> **THE REQUEST**
In the listing below, find the line holding "Keep writing the" and the line holding "nodes that grow". Write out those two lines and all lines between, exactly, and nothing more.

[Begin TASK MATERIAL]

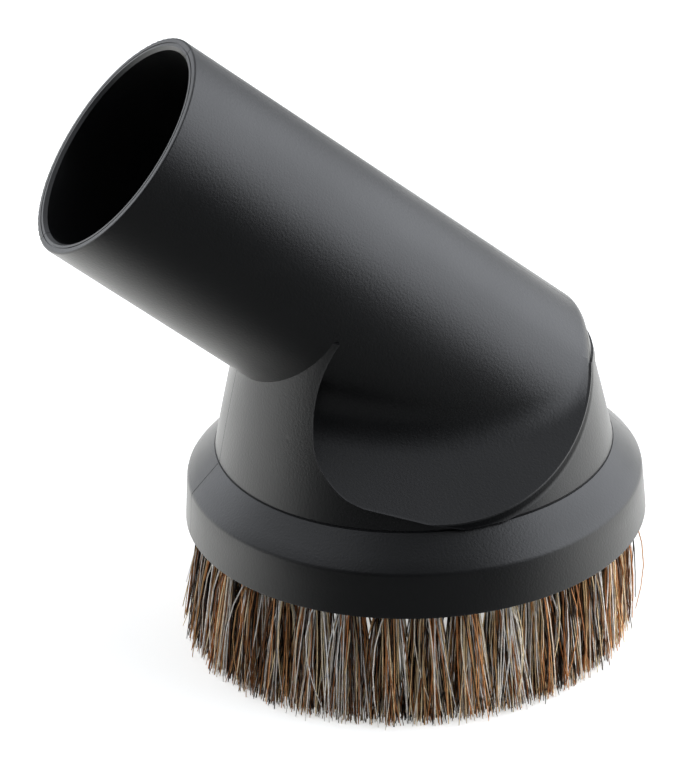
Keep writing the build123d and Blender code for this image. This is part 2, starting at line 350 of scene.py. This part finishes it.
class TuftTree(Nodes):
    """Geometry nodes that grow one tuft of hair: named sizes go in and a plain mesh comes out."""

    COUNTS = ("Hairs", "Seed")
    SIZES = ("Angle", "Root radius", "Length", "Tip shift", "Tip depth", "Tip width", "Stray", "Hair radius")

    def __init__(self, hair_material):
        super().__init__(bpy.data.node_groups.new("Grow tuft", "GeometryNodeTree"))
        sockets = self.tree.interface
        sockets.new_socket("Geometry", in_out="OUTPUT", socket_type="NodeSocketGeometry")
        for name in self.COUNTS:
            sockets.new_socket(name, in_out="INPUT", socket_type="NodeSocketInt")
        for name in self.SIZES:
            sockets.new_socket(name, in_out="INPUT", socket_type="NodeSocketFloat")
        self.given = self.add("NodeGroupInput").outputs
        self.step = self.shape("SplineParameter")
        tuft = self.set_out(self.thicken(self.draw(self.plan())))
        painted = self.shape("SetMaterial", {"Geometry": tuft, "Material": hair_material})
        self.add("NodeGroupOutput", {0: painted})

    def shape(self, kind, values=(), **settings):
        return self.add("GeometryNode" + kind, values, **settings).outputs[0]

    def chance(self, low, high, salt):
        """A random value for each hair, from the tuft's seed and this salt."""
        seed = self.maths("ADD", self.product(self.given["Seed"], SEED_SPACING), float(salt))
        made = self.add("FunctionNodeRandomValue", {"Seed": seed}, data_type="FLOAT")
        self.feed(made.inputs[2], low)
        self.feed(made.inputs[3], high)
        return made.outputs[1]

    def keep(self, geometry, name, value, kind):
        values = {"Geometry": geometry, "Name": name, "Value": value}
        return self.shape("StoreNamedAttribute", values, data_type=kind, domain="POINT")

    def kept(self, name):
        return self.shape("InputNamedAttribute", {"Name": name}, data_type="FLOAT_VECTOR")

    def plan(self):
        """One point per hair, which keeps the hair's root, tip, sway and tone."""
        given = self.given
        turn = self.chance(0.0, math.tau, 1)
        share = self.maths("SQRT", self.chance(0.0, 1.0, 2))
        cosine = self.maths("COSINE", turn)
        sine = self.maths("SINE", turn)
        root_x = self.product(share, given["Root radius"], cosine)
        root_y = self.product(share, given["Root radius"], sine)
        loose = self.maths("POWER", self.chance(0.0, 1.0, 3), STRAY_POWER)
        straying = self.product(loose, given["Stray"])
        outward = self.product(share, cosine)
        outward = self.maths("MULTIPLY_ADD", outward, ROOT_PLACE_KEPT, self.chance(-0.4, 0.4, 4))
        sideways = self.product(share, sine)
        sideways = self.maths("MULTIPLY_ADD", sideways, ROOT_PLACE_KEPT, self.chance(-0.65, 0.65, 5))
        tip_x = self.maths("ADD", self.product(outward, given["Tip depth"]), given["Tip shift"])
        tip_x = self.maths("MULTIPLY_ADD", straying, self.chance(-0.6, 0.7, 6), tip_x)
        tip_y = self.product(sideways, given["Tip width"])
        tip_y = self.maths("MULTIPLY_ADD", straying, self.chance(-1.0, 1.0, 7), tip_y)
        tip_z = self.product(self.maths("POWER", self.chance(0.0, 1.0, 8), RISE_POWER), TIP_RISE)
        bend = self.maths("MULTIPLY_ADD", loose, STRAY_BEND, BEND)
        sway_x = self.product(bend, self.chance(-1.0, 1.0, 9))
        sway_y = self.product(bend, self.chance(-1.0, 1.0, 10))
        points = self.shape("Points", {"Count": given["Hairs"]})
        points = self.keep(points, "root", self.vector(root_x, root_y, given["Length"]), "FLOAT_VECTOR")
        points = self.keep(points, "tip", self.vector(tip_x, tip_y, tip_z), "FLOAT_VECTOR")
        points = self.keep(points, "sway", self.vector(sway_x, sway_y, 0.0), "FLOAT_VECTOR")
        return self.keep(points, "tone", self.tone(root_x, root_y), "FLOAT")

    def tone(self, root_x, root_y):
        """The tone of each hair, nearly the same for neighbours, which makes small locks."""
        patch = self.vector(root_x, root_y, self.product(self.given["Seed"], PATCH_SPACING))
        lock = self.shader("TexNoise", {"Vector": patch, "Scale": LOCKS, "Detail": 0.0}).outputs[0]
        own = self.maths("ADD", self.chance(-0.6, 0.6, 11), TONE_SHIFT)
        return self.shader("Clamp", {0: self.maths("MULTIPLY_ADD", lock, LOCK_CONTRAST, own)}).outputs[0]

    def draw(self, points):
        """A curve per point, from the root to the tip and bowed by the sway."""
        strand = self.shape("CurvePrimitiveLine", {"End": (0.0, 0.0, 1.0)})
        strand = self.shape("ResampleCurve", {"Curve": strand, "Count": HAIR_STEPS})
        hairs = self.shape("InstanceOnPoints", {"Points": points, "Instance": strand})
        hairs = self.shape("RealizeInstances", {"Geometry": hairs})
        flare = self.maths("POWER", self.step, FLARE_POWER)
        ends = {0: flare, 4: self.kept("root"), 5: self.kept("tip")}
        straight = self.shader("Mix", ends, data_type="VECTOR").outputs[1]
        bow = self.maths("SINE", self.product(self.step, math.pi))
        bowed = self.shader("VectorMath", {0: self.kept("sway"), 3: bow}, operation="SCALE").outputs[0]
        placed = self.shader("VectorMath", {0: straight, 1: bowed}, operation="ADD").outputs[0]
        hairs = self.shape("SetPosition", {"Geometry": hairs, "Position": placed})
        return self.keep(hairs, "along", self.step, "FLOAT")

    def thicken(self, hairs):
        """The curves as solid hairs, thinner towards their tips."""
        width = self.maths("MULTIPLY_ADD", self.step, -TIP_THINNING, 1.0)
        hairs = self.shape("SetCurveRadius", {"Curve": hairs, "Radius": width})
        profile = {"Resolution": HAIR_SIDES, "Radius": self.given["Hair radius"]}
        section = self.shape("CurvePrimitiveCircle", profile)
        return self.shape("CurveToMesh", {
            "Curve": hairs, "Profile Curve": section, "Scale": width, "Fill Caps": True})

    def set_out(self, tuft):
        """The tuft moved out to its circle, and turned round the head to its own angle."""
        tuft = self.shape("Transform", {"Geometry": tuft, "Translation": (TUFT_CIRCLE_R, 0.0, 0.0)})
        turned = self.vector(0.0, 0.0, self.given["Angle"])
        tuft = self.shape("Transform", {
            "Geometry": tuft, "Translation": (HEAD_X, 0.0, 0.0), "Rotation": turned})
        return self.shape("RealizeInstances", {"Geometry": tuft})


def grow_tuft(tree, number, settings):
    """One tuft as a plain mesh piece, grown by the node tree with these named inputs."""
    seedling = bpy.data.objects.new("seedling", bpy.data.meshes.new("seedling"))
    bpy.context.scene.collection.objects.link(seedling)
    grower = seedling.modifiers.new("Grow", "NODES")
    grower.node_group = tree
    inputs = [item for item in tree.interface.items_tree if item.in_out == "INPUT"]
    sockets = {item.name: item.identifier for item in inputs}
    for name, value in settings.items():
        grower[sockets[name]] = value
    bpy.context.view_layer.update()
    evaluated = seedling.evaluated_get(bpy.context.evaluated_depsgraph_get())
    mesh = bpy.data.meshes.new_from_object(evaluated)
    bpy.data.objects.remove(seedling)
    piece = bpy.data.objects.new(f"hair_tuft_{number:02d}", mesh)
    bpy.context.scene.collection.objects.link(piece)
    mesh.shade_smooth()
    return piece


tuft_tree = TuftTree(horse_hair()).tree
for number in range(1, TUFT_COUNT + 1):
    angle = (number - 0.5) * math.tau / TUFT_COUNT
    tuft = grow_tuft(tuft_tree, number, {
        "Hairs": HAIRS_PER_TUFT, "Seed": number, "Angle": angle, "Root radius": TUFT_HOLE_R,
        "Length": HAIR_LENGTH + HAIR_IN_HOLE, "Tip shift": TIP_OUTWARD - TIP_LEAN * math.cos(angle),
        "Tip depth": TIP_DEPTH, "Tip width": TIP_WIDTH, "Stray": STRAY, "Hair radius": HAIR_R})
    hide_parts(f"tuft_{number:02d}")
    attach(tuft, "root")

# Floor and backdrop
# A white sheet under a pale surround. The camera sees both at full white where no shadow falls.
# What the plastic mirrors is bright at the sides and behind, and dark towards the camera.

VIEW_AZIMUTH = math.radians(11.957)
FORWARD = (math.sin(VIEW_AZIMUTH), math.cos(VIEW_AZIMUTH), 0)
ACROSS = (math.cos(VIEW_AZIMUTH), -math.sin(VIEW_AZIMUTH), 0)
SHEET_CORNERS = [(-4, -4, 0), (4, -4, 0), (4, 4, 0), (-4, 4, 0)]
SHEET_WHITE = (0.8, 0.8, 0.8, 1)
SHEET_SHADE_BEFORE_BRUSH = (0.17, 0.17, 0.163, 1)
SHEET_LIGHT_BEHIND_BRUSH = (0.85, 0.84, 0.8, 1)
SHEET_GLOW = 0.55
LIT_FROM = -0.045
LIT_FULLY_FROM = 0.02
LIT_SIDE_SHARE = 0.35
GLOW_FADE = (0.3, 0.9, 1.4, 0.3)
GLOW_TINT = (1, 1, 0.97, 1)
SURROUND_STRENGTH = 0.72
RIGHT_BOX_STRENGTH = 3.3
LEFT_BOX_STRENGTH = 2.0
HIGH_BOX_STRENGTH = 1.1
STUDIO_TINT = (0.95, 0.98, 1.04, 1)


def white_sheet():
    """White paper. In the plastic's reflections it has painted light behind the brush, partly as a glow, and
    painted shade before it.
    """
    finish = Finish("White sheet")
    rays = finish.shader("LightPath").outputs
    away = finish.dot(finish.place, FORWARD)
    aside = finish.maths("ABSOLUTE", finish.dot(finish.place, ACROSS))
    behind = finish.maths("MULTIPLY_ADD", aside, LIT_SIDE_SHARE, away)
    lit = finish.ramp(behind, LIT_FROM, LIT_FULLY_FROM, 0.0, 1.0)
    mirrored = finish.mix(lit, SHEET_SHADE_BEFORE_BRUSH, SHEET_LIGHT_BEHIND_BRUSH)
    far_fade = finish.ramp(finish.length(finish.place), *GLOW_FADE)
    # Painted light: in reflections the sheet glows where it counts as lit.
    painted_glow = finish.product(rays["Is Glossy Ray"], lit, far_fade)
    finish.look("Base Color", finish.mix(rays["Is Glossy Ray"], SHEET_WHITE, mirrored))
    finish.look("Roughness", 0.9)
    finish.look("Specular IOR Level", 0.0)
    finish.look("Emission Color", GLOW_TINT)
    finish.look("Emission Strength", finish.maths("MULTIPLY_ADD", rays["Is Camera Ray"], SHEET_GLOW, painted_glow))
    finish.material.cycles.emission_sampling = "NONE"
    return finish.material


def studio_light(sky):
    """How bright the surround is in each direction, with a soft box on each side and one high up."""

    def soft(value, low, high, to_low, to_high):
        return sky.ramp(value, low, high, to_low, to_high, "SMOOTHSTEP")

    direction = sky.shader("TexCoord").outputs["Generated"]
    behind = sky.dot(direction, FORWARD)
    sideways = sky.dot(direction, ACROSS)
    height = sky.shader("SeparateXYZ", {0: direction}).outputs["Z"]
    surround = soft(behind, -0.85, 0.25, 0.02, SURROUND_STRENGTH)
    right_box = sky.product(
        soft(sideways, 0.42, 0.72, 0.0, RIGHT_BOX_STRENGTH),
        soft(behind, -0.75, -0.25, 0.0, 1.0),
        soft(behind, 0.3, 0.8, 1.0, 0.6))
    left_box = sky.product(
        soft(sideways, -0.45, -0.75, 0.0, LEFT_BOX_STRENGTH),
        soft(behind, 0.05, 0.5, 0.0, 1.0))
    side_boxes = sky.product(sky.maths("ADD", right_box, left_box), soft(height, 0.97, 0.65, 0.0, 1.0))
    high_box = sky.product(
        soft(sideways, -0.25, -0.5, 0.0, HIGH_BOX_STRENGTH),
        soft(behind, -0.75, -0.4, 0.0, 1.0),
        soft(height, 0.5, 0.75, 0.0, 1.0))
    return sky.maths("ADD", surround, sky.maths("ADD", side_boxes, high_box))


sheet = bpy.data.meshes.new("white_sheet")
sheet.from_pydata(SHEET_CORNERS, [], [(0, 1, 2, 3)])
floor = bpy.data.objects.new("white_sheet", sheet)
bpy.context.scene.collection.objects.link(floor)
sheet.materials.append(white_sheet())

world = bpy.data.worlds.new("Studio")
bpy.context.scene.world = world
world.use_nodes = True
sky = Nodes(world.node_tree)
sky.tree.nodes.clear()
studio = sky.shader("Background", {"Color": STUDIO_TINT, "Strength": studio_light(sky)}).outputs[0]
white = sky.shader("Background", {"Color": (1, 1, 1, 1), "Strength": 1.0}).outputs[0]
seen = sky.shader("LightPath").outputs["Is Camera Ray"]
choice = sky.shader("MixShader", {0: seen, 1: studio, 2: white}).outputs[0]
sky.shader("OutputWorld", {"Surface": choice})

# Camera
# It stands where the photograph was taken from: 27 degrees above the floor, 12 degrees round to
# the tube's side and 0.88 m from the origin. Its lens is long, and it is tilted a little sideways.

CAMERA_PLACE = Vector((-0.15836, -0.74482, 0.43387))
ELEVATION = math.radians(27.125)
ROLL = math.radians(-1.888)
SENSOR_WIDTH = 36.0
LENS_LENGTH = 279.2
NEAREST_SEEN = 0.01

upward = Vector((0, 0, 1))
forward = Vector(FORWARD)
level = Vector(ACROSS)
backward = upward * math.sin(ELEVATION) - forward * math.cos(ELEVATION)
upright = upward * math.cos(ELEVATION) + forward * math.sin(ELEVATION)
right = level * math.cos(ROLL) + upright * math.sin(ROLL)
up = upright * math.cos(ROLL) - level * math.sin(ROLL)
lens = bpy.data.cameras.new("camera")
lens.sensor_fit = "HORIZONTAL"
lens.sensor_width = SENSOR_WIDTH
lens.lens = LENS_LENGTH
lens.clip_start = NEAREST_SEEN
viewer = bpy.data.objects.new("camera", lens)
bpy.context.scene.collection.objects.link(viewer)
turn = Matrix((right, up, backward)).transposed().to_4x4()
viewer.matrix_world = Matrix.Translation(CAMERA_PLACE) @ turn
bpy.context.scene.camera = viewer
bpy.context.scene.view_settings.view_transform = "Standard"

[End TASK MATERIAL]
[Begin TASK MATERIAL]

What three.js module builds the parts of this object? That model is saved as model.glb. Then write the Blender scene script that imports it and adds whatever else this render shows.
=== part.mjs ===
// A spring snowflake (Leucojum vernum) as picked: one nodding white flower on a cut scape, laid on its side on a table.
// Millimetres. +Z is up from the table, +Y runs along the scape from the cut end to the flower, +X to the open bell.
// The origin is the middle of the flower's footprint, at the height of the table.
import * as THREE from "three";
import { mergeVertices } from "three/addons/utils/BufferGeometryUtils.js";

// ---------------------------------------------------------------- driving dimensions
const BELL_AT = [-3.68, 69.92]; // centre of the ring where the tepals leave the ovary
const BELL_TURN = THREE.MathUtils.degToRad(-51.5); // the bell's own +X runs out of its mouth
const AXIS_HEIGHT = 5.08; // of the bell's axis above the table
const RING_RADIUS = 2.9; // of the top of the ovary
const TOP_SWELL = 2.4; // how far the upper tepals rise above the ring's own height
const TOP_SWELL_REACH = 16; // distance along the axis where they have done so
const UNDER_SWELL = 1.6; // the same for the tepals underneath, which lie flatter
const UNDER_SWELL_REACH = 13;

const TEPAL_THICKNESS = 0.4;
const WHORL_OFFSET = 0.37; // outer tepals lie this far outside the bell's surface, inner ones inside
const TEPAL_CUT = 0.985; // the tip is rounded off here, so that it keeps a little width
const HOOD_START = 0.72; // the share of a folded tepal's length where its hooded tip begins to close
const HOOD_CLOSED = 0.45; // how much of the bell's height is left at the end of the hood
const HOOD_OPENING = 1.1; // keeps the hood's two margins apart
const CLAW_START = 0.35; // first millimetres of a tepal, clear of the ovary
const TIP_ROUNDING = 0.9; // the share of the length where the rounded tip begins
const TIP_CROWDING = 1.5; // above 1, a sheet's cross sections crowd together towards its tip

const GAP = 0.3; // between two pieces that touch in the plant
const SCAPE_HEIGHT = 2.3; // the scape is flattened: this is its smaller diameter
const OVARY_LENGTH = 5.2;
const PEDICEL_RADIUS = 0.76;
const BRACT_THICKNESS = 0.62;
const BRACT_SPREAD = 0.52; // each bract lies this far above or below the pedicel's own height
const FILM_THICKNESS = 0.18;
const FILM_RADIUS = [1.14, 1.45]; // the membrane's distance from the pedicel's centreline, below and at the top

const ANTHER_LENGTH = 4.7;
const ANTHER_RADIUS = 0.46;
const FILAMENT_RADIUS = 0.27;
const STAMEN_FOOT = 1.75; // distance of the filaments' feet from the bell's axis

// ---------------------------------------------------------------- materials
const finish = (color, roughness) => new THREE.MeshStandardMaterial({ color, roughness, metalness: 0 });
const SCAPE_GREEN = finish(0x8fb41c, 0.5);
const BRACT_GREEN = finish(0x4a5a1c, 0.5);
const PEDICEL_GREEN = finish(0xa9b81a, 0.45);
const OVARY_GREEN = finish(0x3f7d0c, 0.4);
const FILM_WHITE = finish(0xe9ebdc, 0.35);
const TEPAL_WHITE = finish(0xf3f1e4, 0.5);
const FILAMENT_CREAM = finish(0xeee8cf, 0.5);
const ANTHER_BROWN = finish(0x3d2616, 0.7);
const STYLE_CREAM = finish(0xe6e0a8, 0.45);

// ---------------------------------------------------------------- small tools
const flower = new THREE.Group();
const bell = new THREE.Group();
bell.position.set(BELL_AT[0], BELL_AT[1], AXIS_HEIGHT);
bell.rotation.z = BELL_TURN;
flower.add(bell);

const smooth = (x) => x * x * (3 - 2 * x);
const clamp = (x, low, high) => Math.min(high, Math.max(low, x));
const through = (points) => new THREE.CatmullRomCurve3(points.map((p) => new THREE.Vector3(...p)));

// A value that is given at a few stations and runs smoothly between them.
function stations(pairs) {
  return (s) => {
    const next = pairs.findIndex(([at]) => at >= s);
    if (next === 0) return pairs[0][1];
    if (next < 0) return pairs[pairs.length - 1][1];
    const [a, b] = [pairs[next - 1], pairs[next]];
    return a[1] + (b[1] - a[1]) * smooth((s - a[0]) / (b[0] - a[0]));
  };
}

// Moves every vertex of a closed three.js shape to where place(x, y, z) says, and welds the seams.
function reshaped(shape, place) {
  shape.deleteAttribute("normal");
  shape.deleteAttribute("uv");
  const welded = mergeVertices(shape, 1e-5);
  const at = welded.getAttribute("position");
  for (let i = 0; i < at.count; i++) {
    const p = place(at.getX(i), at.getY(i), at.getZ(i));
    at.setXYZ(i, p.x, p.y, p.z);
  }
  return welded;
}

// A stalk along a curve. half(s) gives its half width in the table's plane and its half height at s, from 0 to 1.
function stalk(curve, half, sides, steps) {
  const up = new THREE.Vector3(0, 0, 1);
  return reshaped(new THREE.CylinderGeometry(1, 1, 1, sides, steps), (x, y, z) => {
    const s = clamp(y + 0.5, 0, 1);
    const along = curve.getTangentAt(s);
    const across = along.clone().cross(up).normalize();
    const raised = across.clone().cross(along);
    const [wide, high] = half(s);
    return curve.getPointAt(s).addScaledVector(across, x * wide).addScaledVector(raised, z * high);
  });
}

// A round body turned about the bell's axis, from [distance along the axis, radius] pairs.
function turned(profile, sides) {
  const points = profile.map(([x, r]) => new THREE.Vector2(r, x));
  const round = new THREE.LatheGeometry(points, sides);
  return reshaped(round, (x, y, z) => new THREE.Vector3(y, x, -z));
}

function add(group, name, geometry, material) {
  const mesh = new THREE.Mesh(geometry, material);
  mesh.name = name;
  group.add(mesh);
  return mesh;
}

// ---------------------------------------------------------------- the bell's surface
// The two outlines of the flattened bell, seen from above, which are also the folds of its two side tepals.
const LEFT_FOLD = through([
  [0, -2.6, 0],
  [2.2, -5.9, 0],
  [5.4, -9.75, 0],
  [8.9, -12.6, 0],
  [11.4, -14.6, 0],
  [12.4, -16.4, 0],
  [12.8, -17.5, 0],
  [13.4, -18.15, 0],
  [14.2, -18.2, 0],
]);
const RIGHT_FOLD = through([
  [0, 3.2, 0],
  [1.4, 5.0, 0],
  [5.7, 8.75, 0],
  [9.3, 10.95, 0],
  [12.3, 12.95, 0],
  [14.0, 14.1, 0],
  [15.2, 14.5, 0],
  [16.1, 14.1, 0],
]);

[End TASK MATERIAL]

> **WRITTEN RESPONSE**
Keep writing the build123d and Blender code for this image. This is part 2, starting at line 350 of scene.py. This part finishes it.
class TuftTree(Nodes):
    """Geometry nodes that grow one tuft of hair: named sizes go in and a plain mesh comes out."""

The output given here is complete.